Have you ever considered owning a piece of the energy landscape? The oil and gas industry, while complex, offers unique opportunities for investors seeking potentially lucrative assets. Unlike simply investing in stocks or bonds of energy companies, acquiring working interests in oil and gas wells allows for direct participation in the extraction and sale of these vital resources. This direct involvement, however, necessitates careful due diligence and a thorough understanding of the process, from initial evaluation to final acquisition and operation.
Buying oil and gas wells can be a significant investment, carrying both substantial rewards and inherent risks. Successful navigation of this market requires understanding geological reports, production histories, legal frameworks, and financial models. Making informed decisions is crucial for maximizing returns and mitigating potential losses, whether you're a seasoned energy investor or a newcomer looking to diversify your portfolio. Ignoring these crucial aspects can lead to costly mistakes and missed opportunities.
What essential questions should you ask before diving into the oil and gas well acquisition process?
How much capital is typically needed to buy an oil and gas well?
The capital required to buy an oil and gas well varies enormously, ranging from a few thousand dollars for a fractional interest in a very low-producing well to millions (or even billions) of dollars for interests in highly productive or strategically significant assets. The cost depends on numerous factors including production rates, proven reserves, geographic location, operational expenses, working interest percentage, and the overall market conditions at the time of purchase.
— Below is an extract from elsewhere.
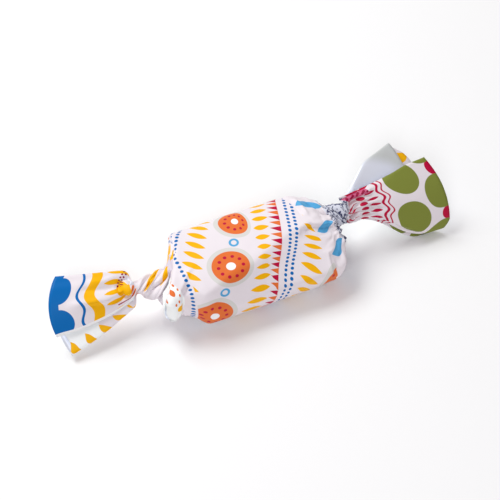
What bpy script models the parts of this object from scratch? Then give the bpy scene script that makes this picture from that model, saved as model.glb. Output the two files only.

Smaller, marginal wells often referred to as "stripper wells," can sometimes be acquired relatively inexpensively. These wells typically produce less than 15 barrels of oil equivalent per day, and while they may not offer substantial returns individually, acquiring a portfolio of such wells can be a viable strategy for some investors. Conversely, acquiring a significant stake in a producing well in a prolific basin like the Permian or Eagle Ford Shale requires significantly more capital, reflecting the higher production potential and the infrastructure associated with those assets. Exploration and development wells, which require further drilling and completion, are even more capital-intensive.
Beyond the initial purchase price, prospective buyers should also budget for due diligence costs (geological reports, engineering assessments, title searches), legal fees associated with the transaction, and potential plugging and abandonment liabilities, which can be substantial. The operational expenses associated with maintaining and operating the well, including labor, equipment repairs, and regulatory compliance, should also be factored into the total capital outlay. In addition, fluctuating commodity prices can significantly impact the profitability and return on investment for any oil and gas well purchase, highlighting the inherent risks associated with this type of investment.
What due diligence should I perform before purchasing a well?
Before purchasing an oil or gas well, thorough due diligence is crucial to assess its true value and potential risks. This involves examining the well's production history, reserves estimates, operational costs, regulatory compliance, and legal title.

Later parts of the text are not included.